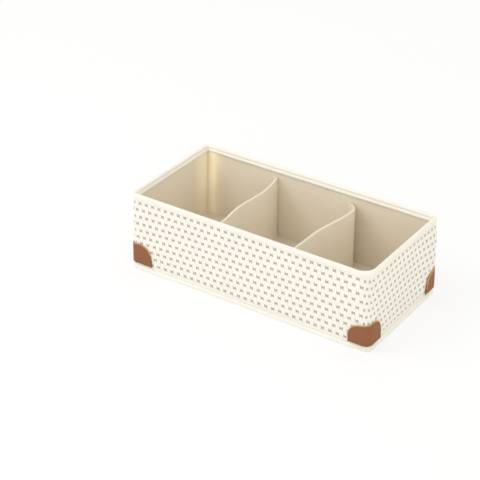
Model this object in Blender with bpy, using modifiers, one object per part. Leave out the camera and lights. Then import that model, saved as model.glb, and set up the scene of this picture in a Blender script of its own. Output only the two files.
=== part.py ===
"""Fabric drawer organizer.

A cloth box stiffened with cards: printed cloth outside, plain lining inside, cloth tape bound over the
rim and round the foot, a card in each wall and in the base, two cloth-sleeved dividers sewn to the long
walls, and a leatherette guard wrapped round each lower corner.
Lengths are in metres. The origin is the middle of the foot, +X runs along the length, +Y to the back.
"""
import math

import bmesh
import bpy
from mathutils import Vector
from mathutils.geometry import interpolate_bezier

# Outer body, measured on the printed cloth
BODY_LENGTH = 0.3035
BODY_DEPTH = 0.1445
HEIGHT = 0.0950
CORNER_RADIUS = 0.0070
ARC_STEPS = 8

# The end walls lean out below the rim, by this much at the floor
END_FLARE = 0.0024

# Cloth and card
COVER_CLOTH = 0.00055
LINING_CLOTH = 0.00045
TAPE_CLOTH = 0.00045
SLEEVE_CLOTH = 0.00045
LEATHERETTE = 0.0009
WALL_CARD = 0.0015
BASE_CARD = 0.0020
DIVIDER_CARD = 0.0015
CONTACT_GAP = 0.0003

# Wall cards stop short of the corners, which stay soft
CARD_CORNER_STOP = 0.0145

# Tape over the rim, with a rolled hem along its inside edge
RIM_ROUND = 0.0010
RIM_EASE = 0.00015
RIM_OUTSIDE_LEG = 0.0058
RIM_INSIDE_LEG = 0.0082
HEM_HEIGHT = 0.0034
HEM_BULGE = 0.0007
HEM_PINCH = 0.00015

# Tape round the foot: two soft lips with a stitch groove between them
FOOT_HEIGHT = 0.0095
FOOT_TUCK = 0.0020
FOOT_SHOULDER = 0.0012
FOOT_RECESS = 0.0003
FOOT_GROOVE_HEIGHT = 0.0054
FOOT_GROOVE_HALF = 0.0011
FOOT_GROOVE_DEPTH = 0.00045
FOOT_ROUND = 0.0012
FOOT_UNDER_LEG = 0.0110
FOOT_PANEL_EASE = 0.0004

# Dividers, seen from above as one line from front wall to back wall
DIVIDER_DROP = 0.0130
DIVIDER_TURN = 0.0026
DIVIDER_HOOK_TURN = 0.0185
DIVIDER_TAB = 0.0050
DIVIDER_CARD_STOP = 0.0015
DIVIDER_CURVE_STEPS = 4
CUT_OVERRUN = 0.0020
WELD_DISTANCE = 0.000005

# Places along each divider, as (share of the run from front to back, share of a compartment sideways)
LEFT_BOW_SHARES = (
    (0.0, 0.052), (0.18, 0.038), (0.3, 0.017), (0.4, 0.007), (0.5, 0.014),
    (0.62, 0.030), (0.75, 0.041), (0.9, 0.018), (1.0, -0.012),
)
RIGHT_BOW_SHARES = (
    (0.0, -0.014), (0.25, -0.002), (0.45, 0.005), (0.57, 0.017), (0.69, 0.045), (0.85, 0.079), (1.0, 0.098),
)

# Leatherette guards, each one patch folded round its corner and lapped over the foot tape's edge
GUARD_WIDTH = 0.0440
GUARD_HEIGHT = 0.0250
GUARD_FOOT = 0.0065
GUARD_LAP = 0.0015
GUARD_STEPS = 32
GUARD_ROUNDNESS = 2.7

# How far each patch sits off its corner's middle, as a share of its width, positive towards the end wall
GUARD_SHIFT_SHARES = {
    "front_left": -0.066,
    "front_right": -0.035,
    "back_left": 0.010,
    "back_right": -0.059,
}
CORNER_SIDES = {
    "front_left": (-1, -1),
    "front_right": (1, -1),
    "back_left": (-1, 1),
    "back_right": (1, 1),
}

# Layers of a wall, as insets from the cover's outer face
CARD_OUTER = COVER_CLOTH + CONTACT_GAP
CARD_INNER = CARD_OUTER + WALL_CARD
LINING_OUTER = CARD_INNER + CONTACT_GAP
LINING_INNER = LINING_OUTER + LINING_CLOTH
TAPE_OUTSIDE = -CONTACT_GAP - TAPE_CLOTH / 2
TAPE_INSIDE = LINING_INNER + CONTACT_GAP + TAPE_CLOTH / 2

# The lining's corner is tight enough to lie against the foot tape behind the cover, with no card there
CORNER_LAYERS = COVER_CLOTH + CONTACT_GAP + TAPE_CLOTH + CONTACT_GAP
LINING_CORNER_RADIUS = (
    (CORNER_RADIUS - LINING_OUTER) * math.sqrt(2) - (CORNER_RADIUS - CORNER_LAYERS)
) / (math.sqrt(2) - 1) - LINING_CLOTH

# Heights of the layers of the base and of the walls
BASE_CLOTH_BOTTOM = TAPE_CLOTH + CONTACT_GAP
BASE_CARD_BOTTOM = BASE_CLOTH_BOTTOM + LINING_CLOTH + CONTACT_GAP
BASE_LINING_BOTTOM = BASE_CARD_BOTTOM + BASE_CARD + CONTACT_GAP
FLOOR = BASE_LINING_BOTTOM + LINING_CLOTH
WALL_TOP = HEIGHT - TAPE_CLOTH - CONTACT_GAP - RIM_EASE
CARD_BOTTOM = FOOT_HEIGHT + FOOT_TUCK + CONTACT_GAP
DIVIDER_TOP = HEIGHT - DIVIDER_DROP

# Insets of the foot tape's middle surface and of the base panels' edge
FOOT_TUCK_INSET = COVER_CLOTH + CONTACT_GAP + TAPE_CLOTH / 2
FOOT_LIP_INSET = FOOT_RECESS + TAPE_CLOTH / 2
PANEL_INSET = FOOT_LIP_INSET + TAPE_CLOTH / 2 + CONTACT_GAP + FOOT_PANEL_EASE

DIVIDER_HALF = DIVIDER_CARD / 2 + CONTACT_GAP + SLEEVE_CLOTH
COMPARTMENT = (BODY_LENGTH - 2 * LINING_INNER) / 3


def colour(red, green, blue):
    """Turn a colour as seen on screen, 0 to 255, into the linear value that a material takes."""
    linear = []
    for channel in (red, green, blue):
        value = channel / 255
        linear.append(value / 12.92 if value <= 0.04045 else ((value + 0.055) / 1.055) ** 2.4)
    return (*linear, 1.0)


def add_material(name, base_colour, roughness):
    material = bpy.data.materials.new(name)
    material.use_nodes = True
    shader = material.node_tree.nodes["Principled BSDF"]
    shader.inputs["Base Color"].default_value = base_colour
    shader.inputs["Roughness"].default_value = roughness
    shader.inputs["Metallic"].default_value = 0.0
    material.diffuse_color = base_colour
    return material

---

GIVEN REQUEST: Please write out the material word for word from its first line through the line holding "CARD_CORNER_STOP = 0.0145", including both, and no line past it.

SOLVED EXERCISE:
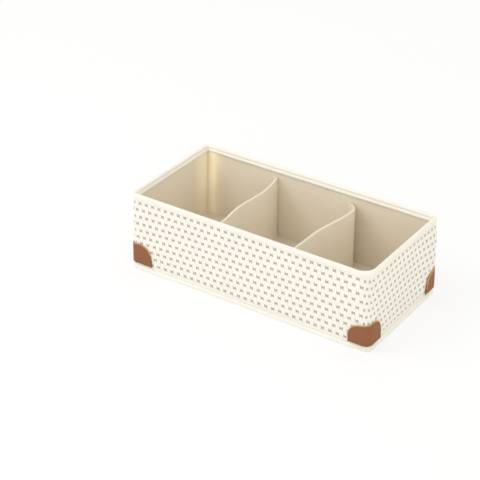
Model this object in Blender with bpy, using modifiers, one object per part. Leave out the camera and lights. Then import that model, saved as model.glb, and set up the scene of this picture in a Blender script of its own. Output only the two files.
=== part.py ===
"""Fabric drawer organizer.

A cloth box stiffened with cards: printed cloth outside, plain lining inside, cloth tape bound over the
rim and round the foot, a card in each wall and in the base, two cloth-sleeved dividers sewn to the long
walls, and a leatherette guard wrapped round each lower corner.
Lengths are in metres. The origin is the middle of the foot, +X runs along the length, +Y to the back.
"""
import math

import bmesh
import bpy
from mathutils import Vector
from mathutils.geometry import interpolate_bezier

# Outer body, measured on the printed cloth
BODY_LENGTH = 0.3035
BODY_DEPTH = 0.1445
HEIGHT = 0.0950
CORNER_RADIUS = 0.0070
ARC_STEPS = 8

# The end walls lean out below the rim, by this much at the floor
END_FLARE = 0.0024

# Cloth and card
COVER_CLOTH = 0.00055
LINING_CLOTH = 0.00045
TAPE_CLOTH = 0.00045
SLEEVE_CLOTH = 0.00045
LEATHERETTE = 0.0009
WALL_CARD = 0.0015
BASE_CARD = 0.0020
DIVIDER_CARD = 0.0015
CONTACT_GAP = 0.0003

# Wall cards stop short of the corners, which stay soft
CARD_CORNER_STOP = 0.0145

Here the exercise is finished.